Directions for this task: Within this material, how many lines have the string "frame" in them? The answer is a number, with nothing added.

Data listing:
══════════════════════════════

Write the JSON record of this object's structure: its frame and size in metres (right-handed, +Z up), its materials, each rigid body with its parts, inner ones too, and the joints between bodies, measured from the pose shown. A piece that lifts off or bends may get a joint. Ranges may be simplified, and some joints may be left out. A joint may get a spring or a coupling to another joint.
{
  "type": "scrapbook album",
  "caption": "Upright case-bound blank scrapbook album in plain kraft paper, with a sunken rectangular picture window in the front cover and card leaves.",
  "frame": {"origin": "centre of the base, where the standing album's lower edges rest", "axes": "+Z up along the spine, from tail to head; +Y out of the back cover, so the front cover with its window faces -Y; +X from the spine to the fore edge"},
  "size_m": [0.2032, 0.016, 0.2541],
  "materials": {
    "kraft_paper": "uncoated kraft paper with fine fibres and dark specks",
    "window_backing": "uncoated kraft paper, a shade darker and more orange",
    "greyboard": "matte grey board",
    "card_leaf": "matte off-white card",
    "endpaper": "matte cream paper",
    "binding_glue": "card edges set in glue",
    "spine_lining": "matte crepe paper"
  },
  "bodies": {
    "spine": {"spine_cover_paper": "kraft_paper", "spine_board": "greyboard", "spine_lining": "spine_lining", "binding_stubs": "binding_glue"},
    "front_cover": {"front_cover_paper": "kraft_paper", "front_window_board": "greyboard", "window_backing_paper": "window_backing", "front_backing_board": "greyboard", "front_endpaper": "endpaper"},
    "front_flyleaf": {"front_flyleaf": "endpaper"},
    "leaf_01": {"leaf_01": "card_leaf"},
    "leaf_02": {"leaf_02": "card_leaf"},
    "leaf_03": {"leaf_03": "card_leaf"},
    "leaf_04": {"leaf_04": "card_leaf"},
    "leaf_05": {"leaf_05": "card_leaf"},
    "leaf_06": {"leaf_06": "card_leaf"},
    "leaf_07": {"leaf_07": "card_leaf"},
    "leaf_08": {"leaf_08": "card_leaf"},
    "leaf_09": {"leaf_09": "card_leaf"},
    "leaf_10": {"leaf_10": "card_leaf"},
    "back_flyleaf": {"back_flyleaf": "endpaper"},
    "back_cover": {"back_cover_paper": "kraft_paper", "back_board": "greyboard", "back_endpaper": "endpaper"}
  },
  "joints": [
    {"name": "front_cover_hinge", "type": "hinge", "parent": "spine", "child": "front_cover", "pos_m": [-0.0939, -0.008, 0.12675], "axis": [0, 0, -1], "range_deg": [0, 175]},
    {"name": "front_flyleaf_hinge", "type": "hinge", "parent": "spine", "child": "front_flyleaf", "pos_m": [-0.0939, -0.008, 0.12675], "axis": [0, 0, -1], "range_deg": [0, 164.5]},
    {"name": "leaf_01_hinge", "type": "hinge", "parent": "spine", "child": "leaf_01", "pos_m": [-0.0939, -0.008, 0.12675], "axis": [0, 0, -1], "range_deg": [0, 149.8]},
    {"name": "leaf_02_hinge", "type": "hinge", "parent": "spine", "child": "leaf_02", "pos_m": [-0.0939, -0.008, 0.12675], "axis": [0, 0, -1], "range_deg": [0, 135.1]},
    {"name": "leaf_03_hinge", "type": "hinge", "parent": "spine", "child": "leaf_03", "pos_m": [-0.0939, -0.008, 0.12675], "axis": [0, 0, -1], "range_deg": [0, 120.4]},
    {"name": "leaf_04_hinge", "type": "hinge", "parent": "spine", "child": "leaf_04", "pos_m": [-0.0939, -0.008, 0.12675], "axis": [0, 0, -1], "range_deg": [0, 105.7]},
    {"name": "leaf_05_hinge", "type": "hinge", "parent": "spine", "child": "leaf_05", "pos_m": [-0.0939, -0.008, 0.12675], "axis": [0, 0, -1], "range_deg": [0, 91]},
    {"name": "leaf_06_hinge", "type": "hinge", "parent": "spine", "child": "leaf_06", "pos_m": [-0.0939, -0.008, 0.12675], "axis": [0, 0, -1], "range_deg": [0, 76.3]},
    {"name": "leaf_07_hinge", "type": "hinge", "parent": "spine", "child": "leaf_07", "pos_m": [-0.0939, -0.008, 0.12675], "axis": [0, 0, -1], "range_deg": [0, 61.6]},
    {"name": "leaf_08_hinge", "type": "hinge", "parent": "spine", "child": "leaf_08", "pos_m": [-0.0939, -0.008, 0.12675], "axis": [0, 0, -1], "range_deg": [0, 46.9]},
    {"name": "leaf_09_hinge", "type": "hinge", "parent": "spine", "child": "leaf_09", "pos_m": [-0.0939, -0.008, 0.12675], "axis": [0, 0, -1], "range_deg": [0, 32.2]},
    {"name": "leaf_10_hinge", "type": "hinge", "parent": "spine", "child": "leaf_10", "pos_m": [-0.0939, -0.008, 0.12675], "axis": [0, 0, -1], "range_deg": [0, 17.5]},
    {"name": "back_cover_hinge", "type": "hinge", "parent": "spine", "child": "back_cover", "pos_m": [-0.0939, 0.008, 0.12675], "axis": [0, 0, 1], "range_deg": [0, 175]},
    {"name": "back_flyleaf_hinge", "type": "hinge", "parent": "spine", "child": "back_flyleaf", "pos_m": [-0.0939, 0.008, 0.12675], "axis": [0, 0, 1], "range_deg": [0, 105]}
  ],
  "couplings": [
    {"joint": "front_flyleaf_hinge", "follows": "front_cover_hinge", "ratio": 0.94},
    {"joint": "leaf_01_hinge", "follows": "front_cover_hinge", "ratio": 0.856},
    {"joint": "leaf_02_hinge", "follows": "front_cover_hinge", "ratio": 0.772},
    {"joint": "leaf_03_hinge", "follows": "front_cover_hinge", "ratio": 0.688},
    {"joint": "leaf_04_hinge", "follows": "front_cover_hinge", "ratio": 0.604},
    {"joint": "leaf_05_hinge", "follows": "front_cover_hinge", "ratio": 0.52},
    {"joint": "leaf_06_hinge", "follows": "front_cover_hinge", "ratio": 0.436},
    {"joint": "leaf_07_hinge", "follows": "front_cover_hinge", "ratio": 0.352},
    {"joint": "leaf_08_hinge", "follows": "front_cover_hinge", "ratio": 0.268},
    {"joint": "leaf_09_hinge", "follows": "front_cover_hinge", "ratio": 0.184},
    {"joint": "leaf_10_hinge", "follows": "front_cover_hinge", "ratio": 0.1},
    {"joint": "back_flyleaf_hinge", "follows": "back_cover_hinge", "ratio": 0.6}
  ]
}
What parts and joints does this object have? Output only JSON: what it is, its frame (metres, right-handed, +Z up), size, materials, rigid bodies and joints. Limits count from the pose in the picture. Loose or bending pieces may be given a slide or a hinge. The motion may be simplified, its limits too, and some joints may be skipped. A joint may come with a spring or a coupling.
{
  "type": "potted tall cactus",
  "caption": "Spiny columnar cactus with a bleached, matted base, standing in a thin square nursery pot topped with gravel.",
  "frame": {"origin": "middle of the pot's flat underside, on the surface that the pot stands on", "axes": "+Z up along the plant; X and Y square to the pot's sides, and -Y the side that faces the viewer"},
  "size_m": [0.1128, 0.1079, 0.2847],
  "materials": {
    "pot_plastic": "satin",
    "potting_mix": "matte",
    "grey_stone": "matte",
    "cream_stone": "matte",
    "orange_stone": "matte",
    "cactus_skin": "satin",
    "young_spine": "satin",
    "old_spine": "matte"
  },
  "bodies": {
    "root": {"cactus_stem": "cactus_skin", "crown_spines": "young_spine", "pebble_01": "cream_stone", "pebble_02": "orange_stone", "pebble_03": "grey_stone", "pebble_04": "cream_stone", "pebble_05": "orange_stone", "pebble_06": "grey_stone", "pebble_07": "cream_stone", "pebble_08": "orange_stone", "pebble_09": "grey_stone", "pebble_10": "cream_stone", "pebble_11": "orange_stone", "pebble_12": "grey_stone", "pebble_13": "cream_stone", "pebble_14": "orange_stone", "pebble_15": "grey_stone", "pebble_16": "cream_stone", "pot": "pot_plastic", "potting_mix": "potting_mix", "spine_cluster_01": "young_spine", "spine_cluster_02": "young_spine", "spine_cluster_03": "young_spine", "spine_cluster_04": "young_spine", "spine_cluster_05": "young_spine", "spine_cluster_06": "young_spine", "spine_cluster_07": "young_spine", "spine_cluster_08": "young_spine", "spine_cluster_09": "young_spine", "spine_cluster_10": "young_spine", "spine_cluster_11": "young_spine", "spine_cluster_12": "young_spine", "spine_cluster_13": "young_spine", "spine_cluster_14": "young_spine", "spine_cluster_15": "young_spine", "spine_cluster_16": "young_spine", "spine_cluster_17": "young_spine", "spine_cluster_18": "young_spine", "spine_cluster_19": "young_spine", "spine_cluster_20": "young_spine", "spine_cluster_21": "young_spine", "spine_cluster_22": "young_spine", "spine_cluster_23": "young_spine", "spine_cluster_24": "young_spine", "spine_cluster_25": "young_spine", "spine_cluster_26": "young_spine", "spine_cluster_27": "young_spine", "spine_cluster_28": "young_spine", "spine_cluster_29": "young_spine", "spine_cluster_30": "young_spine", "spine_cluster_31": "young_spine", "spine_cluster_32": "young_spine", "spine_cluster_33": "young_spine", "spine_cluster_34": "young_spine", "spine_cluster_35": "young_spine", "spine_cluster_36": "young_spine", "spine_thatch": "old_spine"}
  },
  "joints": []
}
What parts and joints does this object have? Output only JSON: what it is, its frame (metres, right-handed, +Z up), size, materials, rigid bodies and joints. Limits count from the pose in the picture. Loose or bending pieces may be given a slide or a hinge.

══════════════════════════════

Reply to the exercise: 5